The night before Passover is the night we light a candle, take a feather and wooden spoon, and go searching for chometz.


We move through rooms in the dark slowly, deliberately. Not just to clean, but to find.


To collect the last crumbs hiding in the shadows.


And then…


The search ends.


The lights come back on.


And there’s this quiet awe. The house is still. Clean. Prepared.


We’re no longer hunting, no longer chasing.


We can see again.


There’s something powerful about that moment:


After inspecting with a tiny flame, simply flipping the switch and basking in full light feels sacred. Almost celebratory.
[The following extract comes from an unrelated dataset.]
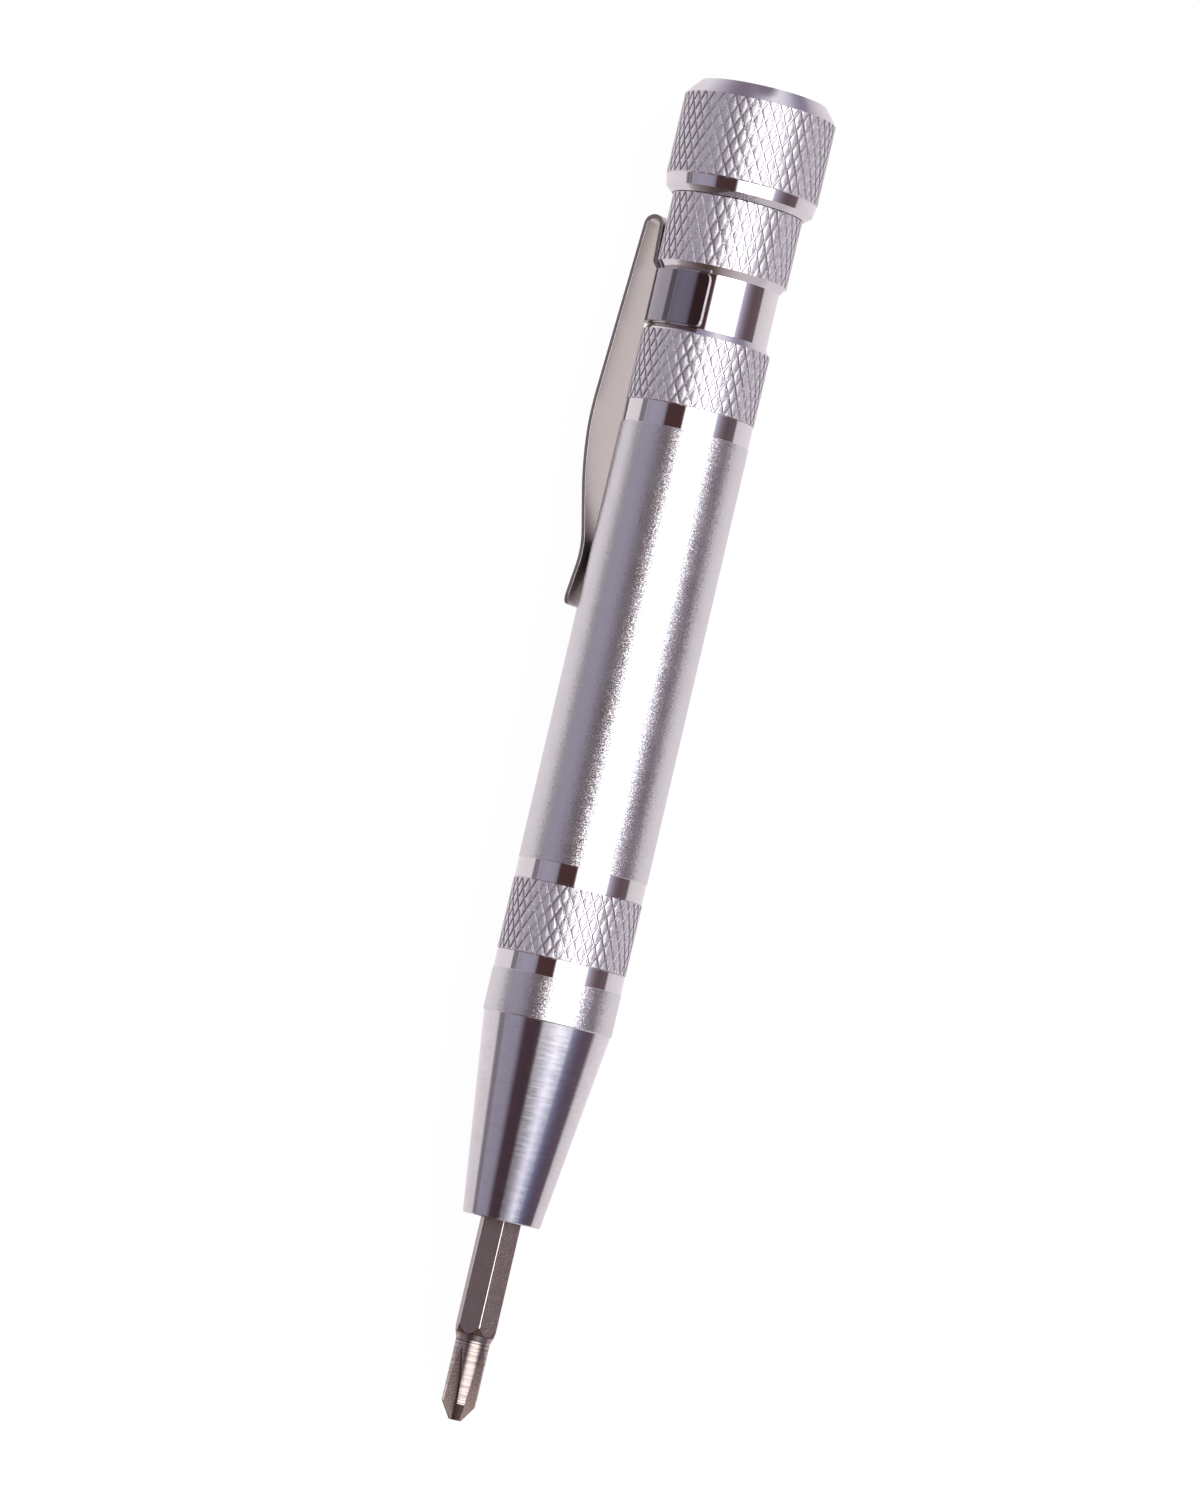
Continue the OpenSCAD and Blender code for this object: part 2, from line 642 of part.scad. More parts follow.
// A bearing ring, with the ball race turned into its face
module bearing_ring(in_r, out_r) {
    translate([0, 0, bearing_z]) difference() {
        cylinder(r = out_r, h = bearing_w);
        translate([0, 0, -overrun]) cylinder(r = in_r, h = bearing_w + 2 * overrun);
        translate([0, 0, bearing_w / 2]) rotate_extrude()
            translate([ball_circle_r, 0]) circle(r = race_r, $fn = 48);
    }
}

module bearing_inner_ring() {
    color("lightslategray") lay_down() bearing_ring(bearing_bore_r, ball_circle_r - land_half);
}

module bearing_outer_ring() {
    color("lightslategray") lay_down() bearing_ring(ball_circle_r + land_half, bearing_r);
}

module bearing_balls() {
    color("whitesmoke") lay_down()
        for (i = [0 : ball_count - 1])
            rotate([0, 0, 360 * i / ball_count]) translate([ball_circle_r, 0, bearing_mid_z])
                sphere(r = ball_r);
}

module bearing_cage() {
    half_t = land_half - 2 * run_gap;
    height = ball_d + 2 * cage_rim;
    color("peru") lay_down() difference() {
        rotate_extrude() translate([ball_circle_r - half_t, bearing_mid_z - height / 2])
            square([2 * half_t, height]);
        for (i = [0 : ball_count - 1])
            rotate([0, 0, 360 * i / ball_count])
                translate([ball_circle_r - ball_r, 0, bearing_mid_z]) rotate([0, 90, 0])
                    cylinder(r = ball_r + run_gap, h = ball_d);
    }
}

module swivel_cap() {
    b = edge_bevel;
    color("silver") lay_down() difference() {
        union() {
            rotate_extrude() polygon([
                [0, cap_z], [cap_foot_d / 2, cap_z], [cap_ring_d / 2, cap_ring_z],
                [cap_r - ring_recess, cap_knurl_z - b], [cap_r - b, cap_knurl_z],
                [core_r(cap_r), cap_knurl_z], [core_r(cap_r), cap_shoulder_z],
                [cap_r - b, cap_shoulder_z], [cap_shoulder_d / 2, cap_bevel_z],
                [cap_face_d / 2, total_len], [0, total_len]]);
            knurl_drum(cap_knurl_z, cap_knurl_len, cap_r);
        }
        translate([0, 0, cap_z - overrun])
            cylinder(r = bearing_r + seat_gap, h = screw_head_z + seat_gap - cap_z + overrun);
        translate([0, 0, screw_head_z - overrun])
            cylinder(r = screw_head_d / 2 + head_room, h = screw_head_len + head_room + overrun);
    }
}

barrel();
nose_cone();
hex_socket();
socket_magnet();
driver_bit();
bit_magazine();
cross_bit_medium();
cross_bit_small();
cross_bit_fine();
slotted_bit_wide();
slotted_bit_narrow();
tail_collar();
tail_o_ring();
pocket_clip();
pivot_screw();
bearing_inner_ring();
bearing_balls();
bearing_cage();
bearing_outer_ring();
swivel_cap();
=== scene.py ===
from math import atan2, cos, degrees, hypot, pi, radians, sin, tan

import bmesh
import bpy
from mathutils import Matrix, Vector


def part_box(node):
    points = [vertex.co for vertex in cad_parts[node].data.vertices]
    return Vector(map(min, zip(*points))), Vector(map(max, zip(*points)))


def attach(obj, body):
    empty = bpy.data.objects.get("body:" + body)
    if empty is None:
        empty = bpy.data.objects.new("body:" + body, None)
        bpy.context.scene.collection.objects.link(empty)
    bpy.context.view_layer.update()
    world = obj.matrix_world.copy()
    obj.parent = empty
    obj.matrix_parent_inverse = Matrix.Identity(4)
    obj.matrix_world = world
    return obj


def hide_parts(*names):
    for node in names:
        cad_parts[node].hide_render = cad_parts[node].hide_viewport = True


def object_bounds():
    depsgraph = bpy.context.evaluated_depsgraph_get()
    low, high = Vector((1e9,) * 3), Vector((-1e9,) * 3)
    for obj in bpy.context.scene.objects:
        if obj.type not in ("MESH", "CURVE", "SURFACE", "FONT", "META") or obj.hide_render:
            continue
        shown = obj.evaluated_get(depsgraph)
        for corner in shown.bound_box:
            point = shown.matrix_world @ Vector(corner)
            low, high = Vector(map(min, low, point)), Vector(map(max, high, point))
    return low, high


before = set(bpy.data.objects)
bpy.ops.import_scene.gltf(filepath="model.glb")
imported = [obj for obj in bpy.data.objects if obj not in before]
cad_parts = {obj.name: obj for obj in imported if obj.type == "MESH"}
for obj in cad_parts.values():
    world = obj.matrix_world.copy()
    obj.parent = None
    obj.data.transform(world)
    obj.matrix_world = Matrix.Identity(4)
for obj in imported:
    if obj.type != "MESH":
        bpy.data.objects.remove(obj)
cad_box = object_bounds()

# Where the tool lies. Its axis runs along +Y through the barrel's middle, and the
# stations below are millimetres along it, counted from the tip of the bit.
MM = 0.001
barrel_low, barrel_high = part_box("barrel")
axis_x = (barrel_low.x + barrel_high.x) / 2
axis_z = (barrel_low.z + barrel_high.z) / 2
tip_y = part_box("driver_bit")[0].y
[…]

But the search has to end.


Even if you're the Alter Rebbe, up all night checking and re-checking — once morning comes, it’s over. The daylight breaks in, and we stop. We burn what was found.


Because the goal was never to stay in the search.


Chassidic teachings explain that searching for chometz represents the act of iskafia, or subjugation, and burning the chometz represents ishapcha, or transformation. In other words, searching for chometz represents searching for all undesirable, ego-full traits a person has. He must first practice iskafia where he refrains from behaving a certain way. Then, once he finally lets go of the habit that no longer serves him, he has performed ishapcha, he has transformed the behaviors to positive expressions, as expressed in the act of burning the chometz. Matzah represents self-transcendence, letting go of the ego.


The goal is to transform. To cross over.


To go from finding chometz to becoming matzah.


That movement — that crossing — mirrored something I felt recently in my own inner work.

On the Sunday days before Passover, I woke up feeling a lot of tension and frustration.

I decided to try a new, shorter meditation. Whereas usually I start with breath-work and then proceed to a guided meditation, after the guided audio I practiced a few breaths.


When I finished, there was still tightness.


And yet —


When I got back from the mikveh and began learning chassidus I noticed something shifted. My body still ached… but I felt lighter. Clearer. Freer.


That’s when it landed (on another level):


It wasn’t the meditation.


It wasn’t the breath-work.


It was how I was approaching it.


I was approaching meditation like a plowshare — digging into what’s wrong, trying to fix it, or even into what needs improvement. Even though I never practiced this way intentionally, it was being expressed in the length and order, the structure, of how I was practicing, of the practice having to be a certain way.


What if meditation is meant to be a playground, not a plowshare?


A space of curiosity. Creativity. A sandbox. A field.



Play doesn’t ask for a specific length or structure.


Play flows. It moves. It interrupts itself.


It’s unpredictable, nonlinear, and full of surprise.


Kids don’t ask:


“Am I playing correctly?” or “When I play, do I first need to do this?”


They just play.


They forget time. They follow joy.


They’re not afraid of messing up — because they’re not trying to get it right in the first place.


I started wondering:


How might I approach meditation — or even my entire life — with less structure, more wonder?


What would happen if I took the pressure off?


If I stopped trying to “do it right” — and just did it?


It reminded me of something coaches (even my older, wiser self ) and parents used to say:


“Just play.”


“Just shoot.”


It seemed so simple then. But maybe those words hold the exact wisdom my adult self needs now — in shidduchim (dating), in parnassa (having an income), in spiritual practice:


Just play.


Even during practice.


Even when it’s not a “real” game.


Even when you’re alone.


Because play is not a time. It’s not a structure. It’s not a place. It’s a state of being.


So I’m asking myself:


Where have I stopped playing?


Where have I made life about searching, about effort, about being “good enough” to deserve the light?


Where am I still searching around in the dark… when the lights are already waiting to be turned on?


This Pesach, I’m remembering:


The search must end.


The chometz must be burned.


And then…


We return to the light.


We enter the play.


Consider


Where in your life have you turned something sacred into a plowshare — whether through your intention or through the structure of doing it?


And how might you bring back the spirit of just play — even if it’s only for a moment?


How is not playing affecting areas in your life?